WHNF and confluence
francoisthire opened this issue · comments
On the example below, we observe a strange behavior:
A : Type.
a : A.
aa : A -> A.
def f : (A -> A) -> A -> A.
def g : (A -> A) -> A -> A.
def h : (A -> A) -> (A -> A) -> A -> A.
def bb : A -> A := aa.
(; WHNF not well-defined on non confluent system ;)
[] f (x => bb x) --> (x : A => aa x).
#EVAL[WHNF] f (x => bb x).
Dedukti gives us that the WHNF of f (x => bb x)
is itself while it is obviously a redex. The reason is that bb
being defined, Dedukti tries first to reduce the argument (x => bb x) (not using a WHNF strategy), that reduces to (x => aa x), and then tries to match the pattern.

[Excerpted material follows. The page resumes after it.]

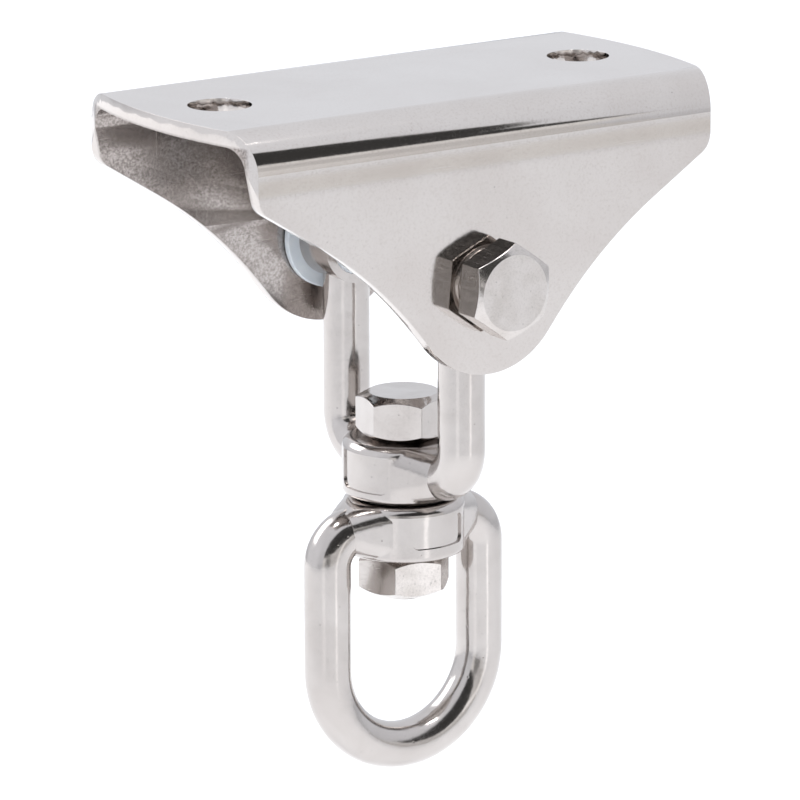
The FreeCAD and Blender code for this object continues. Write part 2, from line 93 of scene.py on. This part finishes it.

I think the manual should clearly state that the WHNF strategy is not well-defined for non-confluent systems. Notice that this behavior applies also to the HNF strategy.
Well, dedukti itself is not well-defined on non-confluent systems!
See #90 for a definition of WHNF as implemented now by Dedukti (is it a good definition is still an open problem).
I have the impression that my example contradicts your definition. You should had the hypothesis that the rewrite system is confluent.
Why ?
f (x => bb x)
reduces to f (x => aa x)
, which is in normal form and in this sequence no reduction occurs at the head.